There are exceptions to the minimum wage in Ireland of €8.65 per hour but most adults will be entitled to it; in addition certain industries have their own higher minimum wage. Learn more about minimum wage rates.

4. Maximum hours worked

Employers must keep records of hours worked by employees to ensure compliance with the maximum working week average of  48 hours which may be calculated over a 4, 6 or 12 month period depending on the industry. Learn more about working time and rest breaks here.

5. Working time and breaks

The breaks to which employees are entitled are set out in the Organization of Working Time Act, 1997. Currently break entitlements are 15 minutes per four and a half hours work and a 30 minute break for six hours worked.

6. Holiday entitlements

Holiday entitlements are also covered in the Organization of Working Time Act, 1997. In general full time workers are entitled to four  paid weeks holidays per year with part timers being entitled to similar holidays on a pro rata basis depending on hours worked which equates to one third of a week per month worked. (Learn more about how to calculate holiday entitlements.)

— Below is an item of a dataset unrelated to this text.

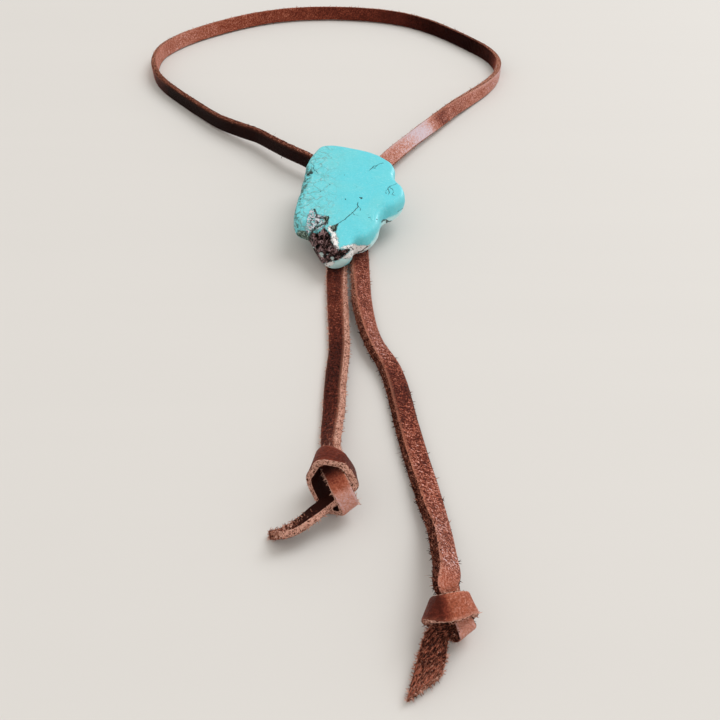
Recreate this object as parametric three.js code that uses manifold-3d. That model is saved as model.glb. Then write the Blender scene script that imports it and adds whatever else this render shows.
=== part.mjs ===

7. Minimum notice of termination of employment

The minimum notice periods are set out in the Minimum Notice and Terms of Employment Acts 1973 to 2001 and depend on the length of service with the minimum regardless of service being 1 week.


Employers can save themselves the considerable costs in money and time involved in defending or otherwise dealing with claims by their employees by some prudent management and housekeeping.

The list above is not exhaustive, but if you took care of those 7 areas you would be in good shape as an employer.

Doing business nowadays can be a worrying enough activity without inviting needless trouble on yourself for the want of a straightforward contract of employment and/or letter of offer and/or statement of your employees’ terms and conditions.

At a minimum you should carry out an audit of your

  • Contracts of employment
  • Staff handbooks
  • Disciplinary and grievance procedures
  • All workplace policy documents.

If you don’t have any of the above, you are asking for trouble, especially when there is a dispute or a NERA inspection.